■ **WRITTEN TASK**:
Write out, word for word, only the data from its first line to the line containing "flat = (plan.flat_width".

■ **AVAILABLE DATA**:
— Begin —

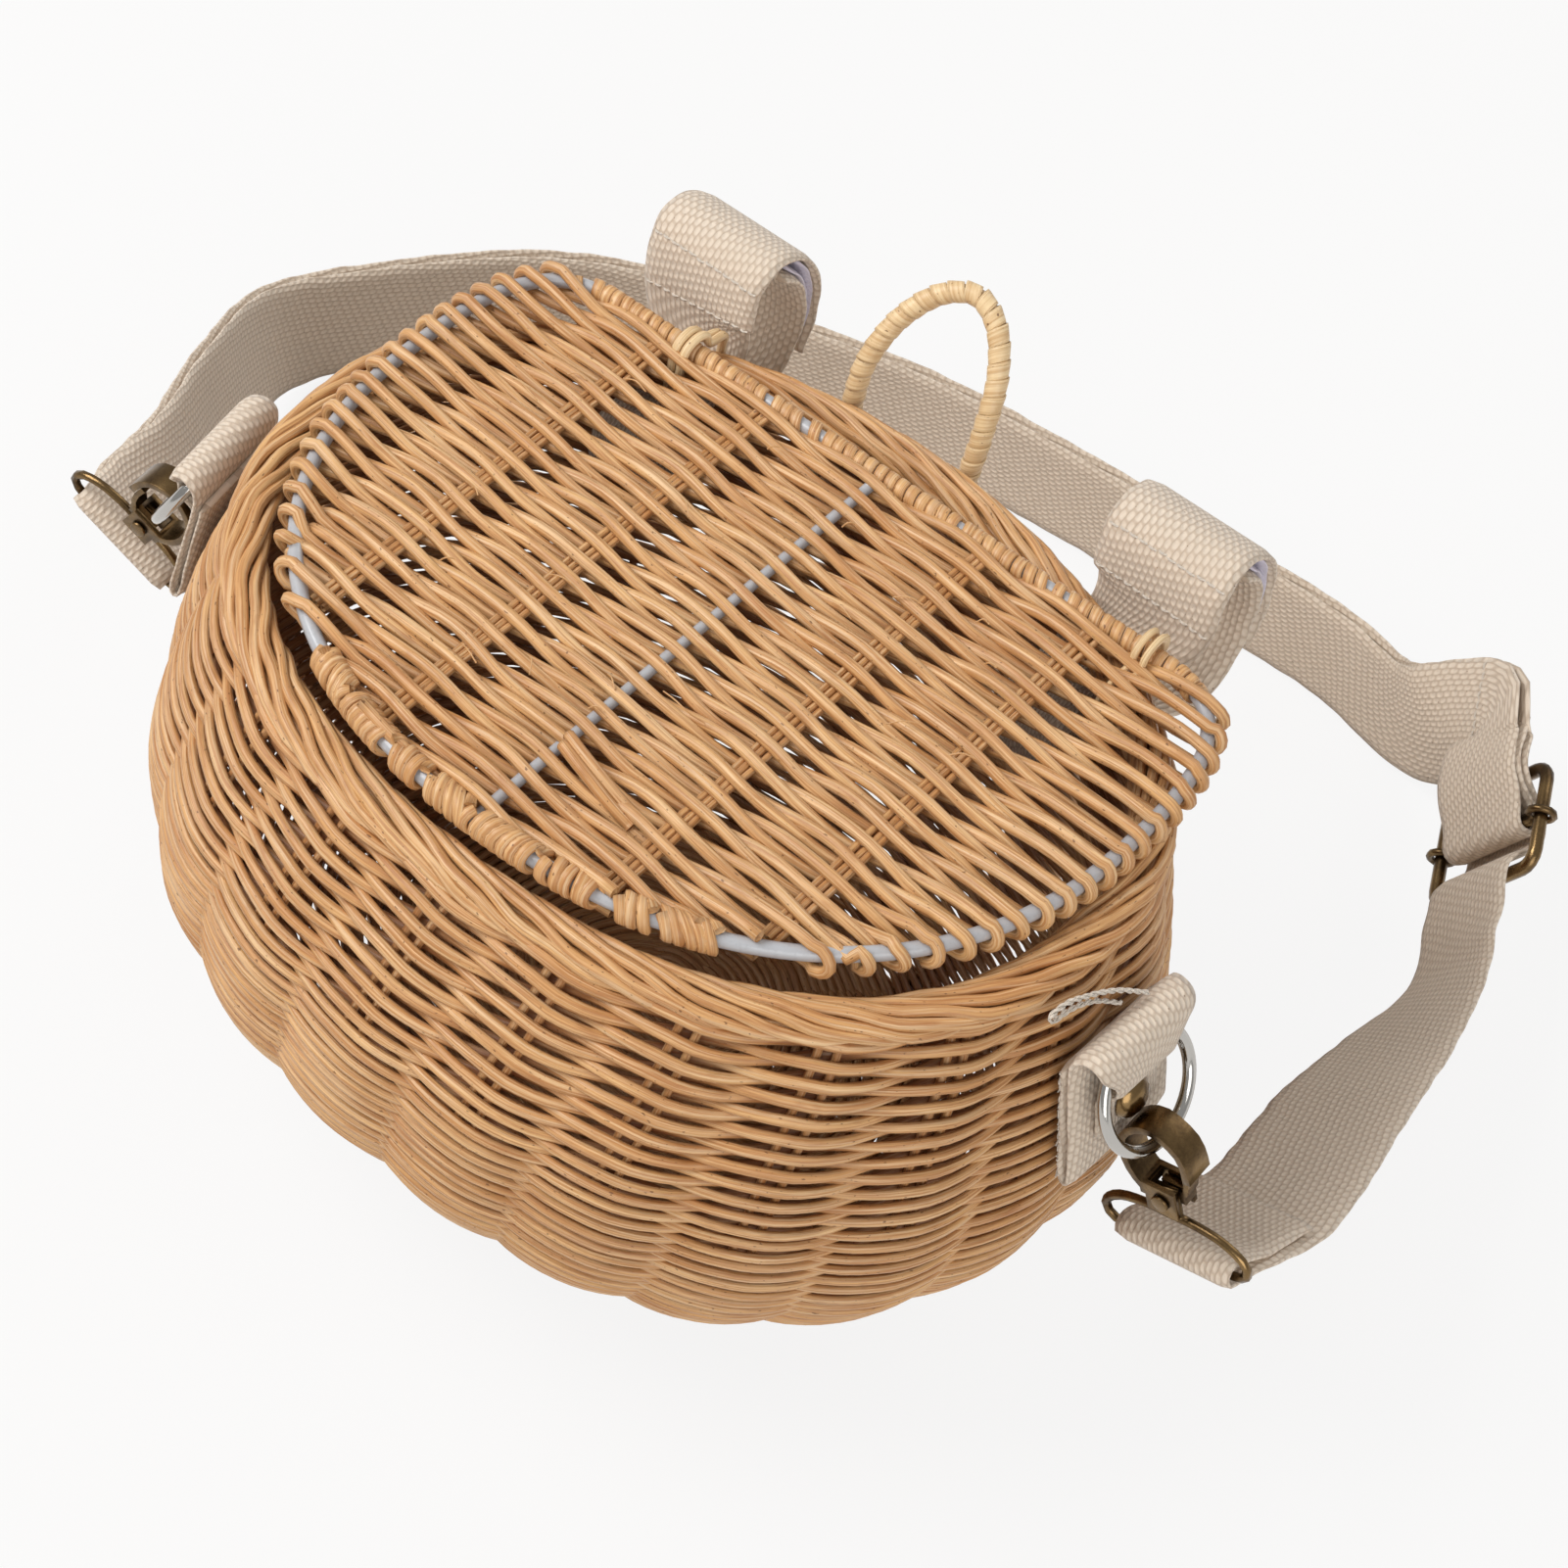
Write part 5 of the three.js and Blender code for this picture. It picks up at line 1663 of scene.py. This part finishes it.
    def build_from_nodes(self) -> None:
        """Lays the straps and tapes along their CAD nodes."""
        for i, plan in enumerate(self.plans()):
            strip = Strip.of_node(self.nodes[plan.node]).refined(plan.step)
            piece = self.sheet_piece(f"{plan.node}_cloth", strip, plan.thickness, SEED + 30 + i)
            material = self.finishes.cotton if plan.slot is Slot.COTTON else self.finishes.tape
            settle(piece, "basket", material, [plan.node])
            flat = (plan.flat_width * MM, round(strip.length(), 4))

    def build_tabs(self) -> None:
        """Folds the two side tabs round their rings."""
        half = np.array([h for *_, h in self.tab_course], float)
        for i, side in enumerate(Side):
            frame = TabFrame.at(self.profile, side)
            middle = np.array([frame.place(down, out, 0) for down, out, _ in self.tab_course])
            strip = Strip(middle, np.tile(frame.along, (len(middle), 1)), half).refined(1.1)
            piece = self.sheet_piece(f"side_tab_{side.value}_cloth", strip, self.thickness, SEED + 40 + i)
            settle(piece, "basket", self.finishes.cotton, [f"side_tab_{side.value}"])
            flat = (self.width * MM, round(strip.length(), 4))

    def seam(self, rng: np.random.Generator, node: str, place: float) -> list[Strand]:
        """Sews one row of stitches across the outer face of a strap.

        Args:
            rng: The seeded source of small differences.
            node: The strap's CAD node.
            place: Where the row lies, as a length along the strap.

        Returns:
            The stitches.
        """
        strip = Strip.of_node(self.nodes[node]).refined(1.2)
        near = int(np.argmin(np.abs(distance_along(strip.middle) - place)))
        way = directions(strip.middle)[near]
        wide = unit(strip.width[near] - way * strip.width[near].dot(way))
        up = -np.cross(way, wide) * (self.thickness / 2 + 0.12)
        stitches = []
        for x in np.arange(-self.seam_half, self.seam_half + 0.1, self.stitch_pitch):
            lift = np.array([-0.35, 0.1, 0.22, 0.1, -0.35])
            across = x + np.linspace(-1.15, 1.15, 5)
            sway = rng.uniform(-0.3, 0.3)
            points = strip.middle[near] + wide * across[:, None] + up + way * sway + unit(up) * lift[:, None]
            stitches.append(Strand(points, self.stitch_radius, tone=rng.random()))
        return stitches

    def loose_thread(self, frame: "TabFrame") -> list[Strand]:
        """Loops a thread of two twisted plies above the tab's fold.

        Args:
            frame: Where the tab sits.

        Returns:
            The two plies.
        """
        course = smooth_path(self.thread_course, 120)
        twist = np.arange(len(course)) * self.ply_twist
        plies = []
        for ply in (0.0, math.pi):
            circle = np.column_stack([np.cos(twist + ply), np.sin(twist + ply), 0 * twist])
            points = np.array([frame.place(*x) for x in course + self.ply_offset * circle])
            plies.append(Strand(points, self.thread_radius, tone=0.4))
        return plies

    def fringe(self, rng: np.random.Generator, frame: "TabFrame") -> list[Strand]:
        """Frays the tab's left edge.

        Args:
            rng: The seeded source of small differences.
            frame: Where the tab sits.

        Returns:
            The short threads of the edge.
        """
        threads = []
        for x in rng.uniform(-15.5, 21.5, self.fringe_threads):
            tip = rng.uniform(0.5, 1.7)
            path = [(x + rng.uniform(-1, 1) * t * 0.9, 3.0 + 0.6 * t + rng.uniform(-0.2, 0.2),
                     -18.7 - tip * t) for t in (0.0, 0.5, 1.0)]
            points = np.array([frame.place(*q) for q in smooth_path(path, 7)])
            threads.append(Strand(points, self.fringe_radius, tone=rng.random()))
        return threads

    def build_threads(self) -> None:
        """Sews the seams and leaves the loose thread and the fringe at the right tab."""
        rng = np.random.default_rng(SEED + 50)
        stitches = [stitch for node, place in self.seam_rows for stitch in self.seam(rng, node, place)]
        settle(strands_object("sewn_seams", stitches, 6), "basket", self.finishes.thread)
        frame = TabFrame.at(self.profile, Side.RIGHT)
        threads = self.loose_thread(frame) + self.fringe(rng, frame)
        settle(strands_object("loose_threads", threads, 5), "basket", self.finishes.thread)

    def build(self) -> None:
        """Builds all the cloth."""
        self.build_from_nodes()
        self.build_tabs()
        self.build_threads()


@dataclass
class TabFrame:
    """Where a side tab sits on the wall: its middle and its three directions."""

    origin: np.ndarray
    down: np.ndarray
    out: np.ndarray
    along: np.ndarray

    @classmethod
    def at(cls, profile: BodyProfile, side: Side) -> "TabFrame":
        """Finds the frame on the body.

        Args:
            profile: The body's outline.
            side: The tab's side.

        Returns:
            The frame.
        """
        angle = TAB_ANGLES[side]
        out = profile.normal(TAB_LEVEL, angle)
        along = unit(np.cross([0.0, 0, 1], out))
        down = unit(np.cross(along, out))
        if down[2] > 0:
            down = -down
        return cls(profile.point(TAB_LEVEL, angle), down, out, along)

    def place(self, down: float, out: float, along: float) -> np.ndarray:
        """Gives a point of the frame."""
        return self.origin + self.down * down + self.out * out + self.along * along


@dataclass
class Hardware:
    """Rings, rivets, clasps and the slider."""

    profile: BodyProfile
    finishes: Finishes
    nodes: dict[str, bpy.types.Object]
    ring_radius: float = 15.65
    ring_wire: float = 1.7
    ring_tilt: float = 18.0
    ring_seat: tuple[float, float] = (-17.3, 9.9)

    def brass_copy(self, node: str, body: str, bevel: float, smooth: float) -> None:
        """Copies a CAD node, rounds its edges, smooths it and plates it with brass.

        Args:
            node: The CAD node.
            body: The body that it rides on.
            bevel: How wide the rounding is in millimetres, or 0 for none.
            smooth: The sharpest bend that is smoothed, in degrees.
        """
        mesh = self.nodes[node].data.copy()
        mesh.name = f"{node}_brass"
        piece = bpy.data.objects.new(mesh.name, mesh)
        bpy.context.scene.collection.objects.link(piece)
        only(piece)
        bpy.ops.object.mode_set(mode="EDIT")
        bpy.ops.mesh.select_all(action="SELECT")
        bpy.ops.mesh.remove_doubles(threshold=1e-6)
        bpy.ops.mesh.dissolve_limited(angle_limit=math.radians(1.0))
        bpy.ops.mesh.quads_convert_to_tris()
        bpy.ops.object.mode_set(mode="OBJECT")
        if bevel:
            rounding = piece.modifiers.new("rounding", "BEVEL")
            rounding.width = bevel * MM
            rounding.segments = 3
            rounding.limit_method = "ANGLE"
            rounding.angle_limit = math.radians(smooth)
            bpy.ops.object.modifier_apply(modifier="rounding")
        bpy.ops.object.shade_smooth_by_angle(angle=math.radians(smooth))
        settle(piece, body, self.finishes.brass, [node])

    def build_rings(self) -> None:
        """Turns the two tab rings."""
        tilt = math.radians(self.ring_tilt)
        for side in Side:
            frame = TabFrame.at(self.profile, side)
            hang = frame.down * math.cos(tilt) + frame.out * math.sin(tilt)
            centre = frame.place(*self.ring_seat, 0) + hang * self.ring_radius
            q = np.linspace(0, 2 * math.pi, 72, endpoint=False)
            path = centre + self.ring_radius * (np.sin(q)[:, None] * frame.along - np.cos(q)[:, None] * hang)
            ring = Strand(path, self.ring_wire, closed=True)
            piece = strands_object(f"tab_ring_{side.value}_plated", [ring], 16)
            settle(piece, f"ring_{side.value}", self.finishes.chrome, [f"tab_ring_{side.value}"])

    def build_copies(self) -> None:
        """Rounds the clasps, rivets and slider."""
        for end in (side.value for side in Side):
            self.brass_copy(f"tab_rivet_{end}", "basket", 0.25, 40)
            self.brass_copy(f"clasp_loop_{end}", f"wire_loop_{end}", 0.0, 50)
            self.brass_copy(f"clasp_claw_{end}", f"claw_{end}", 0.35, 40)
            self.brass_copy(f"clasp_pin_{end}", f"claw_{end}", 0.2, 40)
            self.brass_copy(f"clasp_gate_{end}", f"gate_{end}", 0.3, 40)
        self.brass_copy("slider_frame", "slider", 0.0, 60)
        self.brass_copy("slider_bar", "basket", 0.0, 60)

    def build(self) -> None:
        """Builds all the hardware."""
        self.build_rings()
        self.build_copies()


def only(piece: bpy.types.Object) -> None:
    """Selects one object and makes it active.

    Args:
        piece: The object.
    """
    bpy.ops.object.select_all(action="DESELECT")
    piece.select_set(True)
    bpy.context.view_layer.objects.active = piece


@dataclass(frozen=True)
class Softbox:
    """One square lamp that faces the basket: its place and side in metres and its power in watts."""

    name: str
    place: tuple[float, float, float]
    size: float
    power: float

    def hang(self) -> None:
        """Hangs the lamp and turns it to the basket."""
        data = bpy.data.lights.new(self.name, "AREA")
        data.size = self.size
        data.energy = self.power
        lamp = bpy.data.objects.new(self.name, data)
        bpy.context.scene.collection.objects.link(lamp)
        lamp.location = self.place
        lamp.rotation_mode = "QUATERNION"
        lamp.rotation_quaternion = (Vector((0, 0, 0.08)) - Vector(self.place)).to_track_quat("-Z", "Y")


@dataclass(frozen=True)
class Studio:
    """Camera, floor, soft lamps and the light of the room, placed in metres and degrees."""

    azimuth: float = 30.155
    elevation: float = 45.966
    roll: float = 11.0
    distance: float = 0.9
    target: tuple[float, float, float] = (0.0, 0.058, 0.170)
    lens: float = 79.2
    shift: tuple[float, float] = (-0.0605, -0.1893)
    glow: float = 0.86
    paper: tuple[Colour, Colour] = (linear(206, 201, 196), linear(212, 209, 206))
    lamps: tuple[Softbox, ...] = (
        Softbox("key_lamp", (-1.0, -0.62, 1.45), 1.1, 26.5),
        Softbox("fill_lamp", (1.5, -1.2, 0.9), 1.4, 17.5),
        Softbox("back_lamp", (0.2, 1.6, 1.3), 1.2, 7.0))
    room_light: float = 0.44

    def build_camera(self) -> None:
        """Sets the camera where the photograph was taken from."""
        a, e, r = (math.radians(x) for x in (self.azimuth, self.elevation, self.roll))
        back = Vector((math.sin(a) * math.cos(e), -math.cos(a) * math.cos(e), math.sin(e)))
        right = Vector((math.cos(a), math.sin(a), 0))
        up = Vector((-math.sin(a) * math.sin(e), math.cos(a) * math.sin(e), math.cos(e)))
        across = right * math.cos(r) + up * math.sin(r)
        upward = up * math.cos(r) - right * math.sin(r)
        data = bpy.data.cameras.new("camera")
        data.lens = self.lens
        data.sensor_width = 36.0
        data.shift_x, data.shift_y = self.shift
        camera = bpy.data.objects.new("camera", data)
        bpy.context.scene.collection.objects.link(camera)
        place = Vector(self.target) + back * self.distance
        camera.matrix_world = Matrix((
            (across.x, upward.x, back.x, place.x),
            (across.y, upward.y, back.y, place.y),
            (across.z, upward.z, back.z, place.z),
            (0, 0, 0, 1)))
        bpy.context.scene.camera = camera

    def build(self) -> None:
        """Builds the floor, the lamps and the world."""
        bpy.ops.object.select_all(action="DESELECT")
        bpy.ops.mesh.primitive_plane_add(size=12, location=(0, 0, -0.0002))
        floor = bpy.context.active_object
        floor.name = "floor"
        recipe = Recipe("white_floor")
        grain = recipe.noise(recipe.place(), 3.0, 2.0)
        paper = recipe.add("ShaderNodeBsdfPrincipled", None, {
            "Base Color": recipe.mix(grain * 0.5, *self.paper),
            "Roughness": 0.9,
            "Specular IOR Level": 0.1,
        })
        glow = recipe.add("ShaderNodeEmission", None, {"Color": (1, 1, 1, 1), "Strength": 1.0})
        rays = recipe.add("ShaderNodeLightPath")
        seen = rays + rays.other("Is Glossy Ray") + rays.other("Is Transmission Ray")
        backdrop = recipe.add("ShaderNodeMixShader", None, {0: seen * self.glow, 1: paper, 2: glow})
        recipe.add("ShaderNodeOutputMaterial", None, {"Surface": backdrop})
        floor.data.materials.append(recipe.material)
        for lamp in self.lamps:
            lamp.hang()
        world = bpy.data.worlds.new("white_room")
        world.use_nodes = True
        background = world.node_tree.nodes["Background"]
        background.inputs["Color"].default_value = (1, 1, 1, 1)
        background.inputs["Strength"].default_value = self.room_light
        bpy.context.scene.world = world
        bpy.context.scene.view_settings.view_transform = "Standard"


def main() -> None:
    """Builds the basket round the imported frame."""
    logging.basicConfig(level=logging.INFO, format="%(message)s")
    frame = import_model()
    profile = BodyProfile()
    finishes = Finishes.make()
    studio = Studio()
    studio.build_camera()
    Webbing(profile, finishes, frame["nodes"]).build()
    WovenBody(profile, finishes).build()
    Lid(profile, finishes).build()
    CaneFittings(profile, finishes).build()
    Hardware(profile, finishes, frame["nodes"]).build()
    studio.build()


if __name__ == "__main__":
    main()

— End —

■ **OUTPUT FOR THIS TASK**:
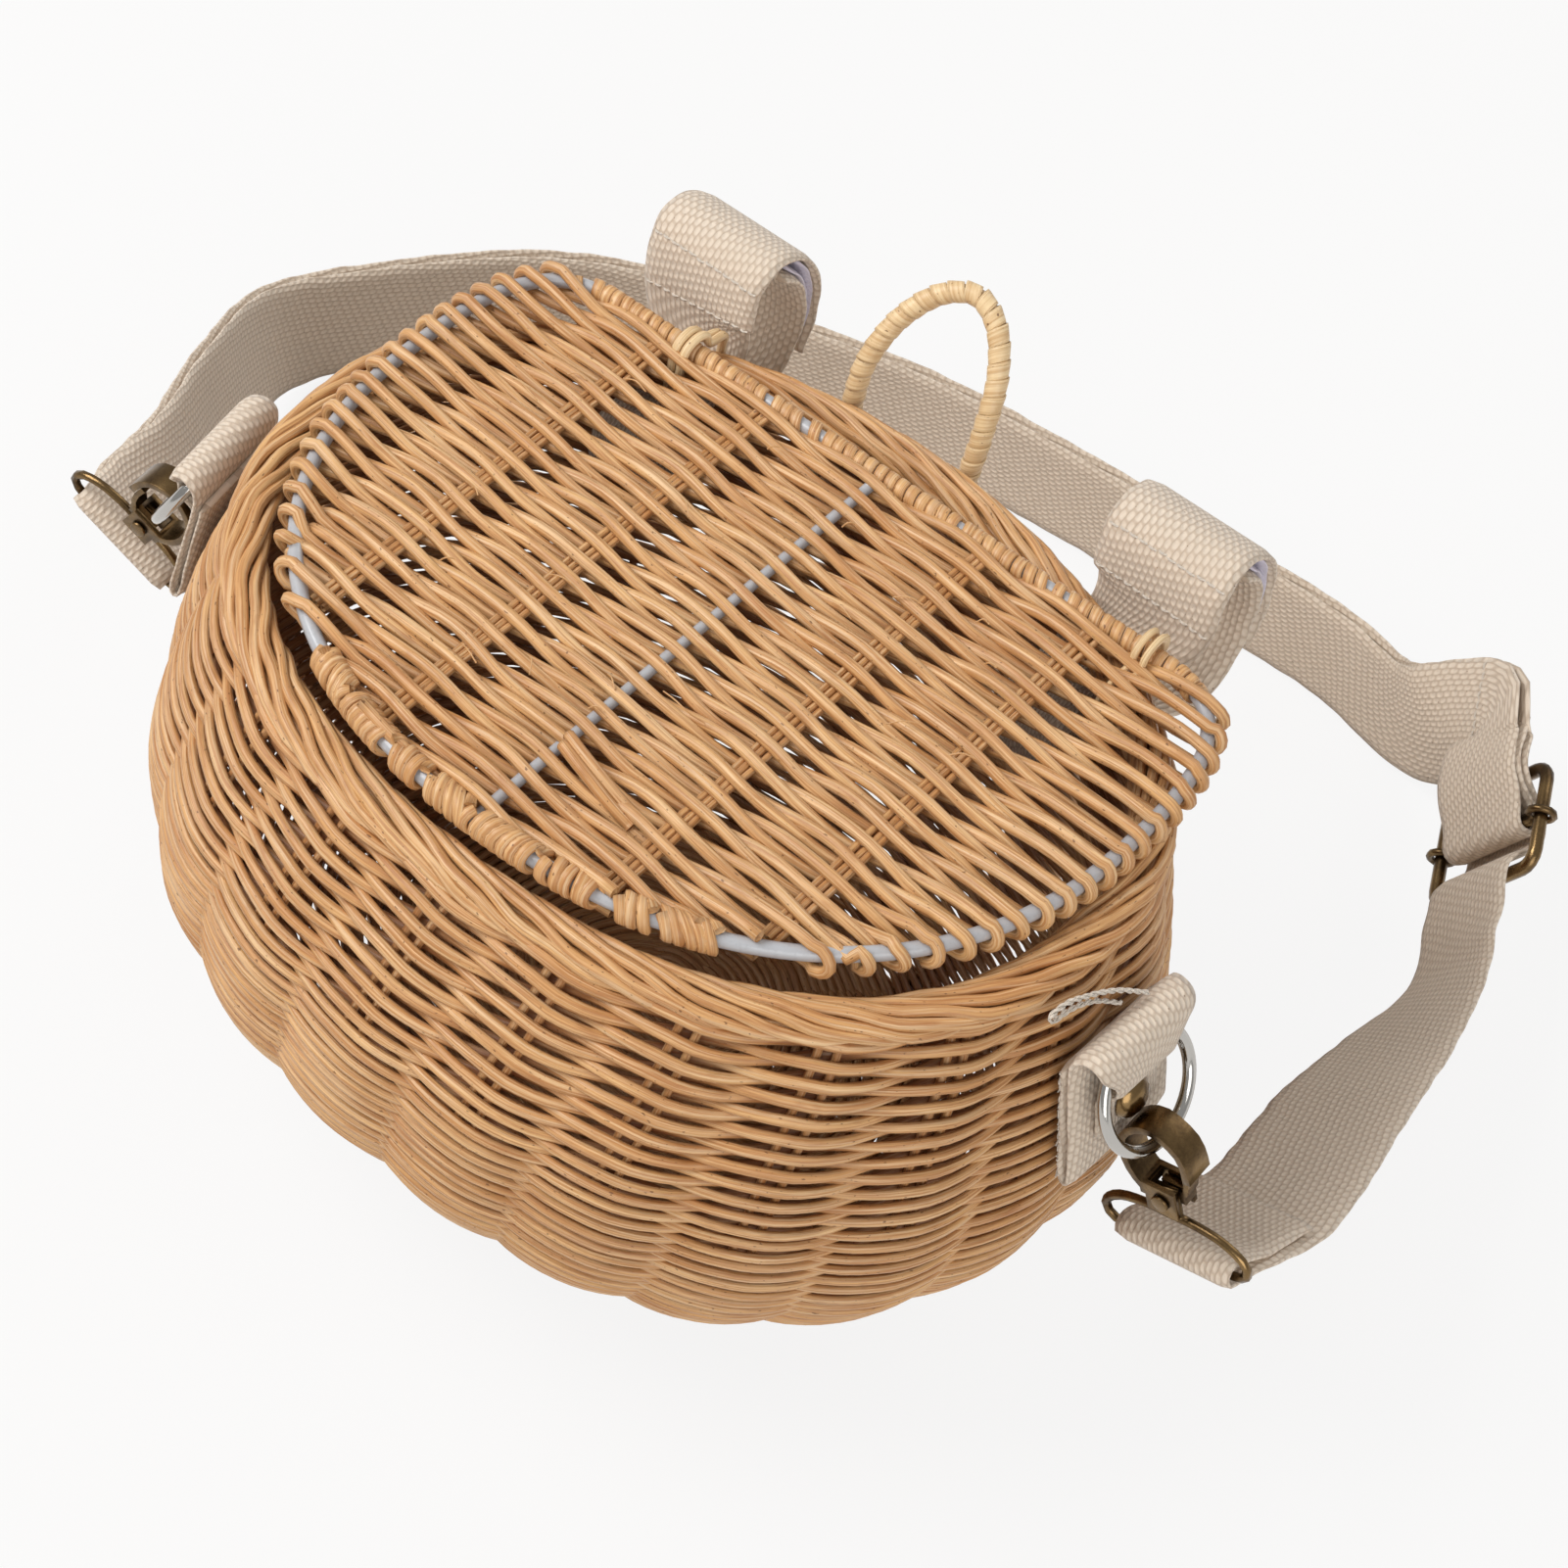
Write part 5 of the three.js and Blender code for this picture. It picks up at line 1663 of scene.py. This part finishes it.
    def build_from_nodes(self) -> None:
        """Lays the straps and tapes along their CAD nodes."""
        for i, plan in enumerate(self.plans()):
            strip = Strip.of_node(self.nodes[plan.node]).refined(plan.step)
            piece = self.sheet_piece(f"{plan.node}_cloth", strip, plan.thickness, SEED + 30 + i)
            material = self.finishes.cotton if plan.slot is Slot.COTTON else self.finishes.tape
            settle(piece, "basket", material, [plan.node])
            flat = (plan.flat_width * MM, round(strip.length(), 4))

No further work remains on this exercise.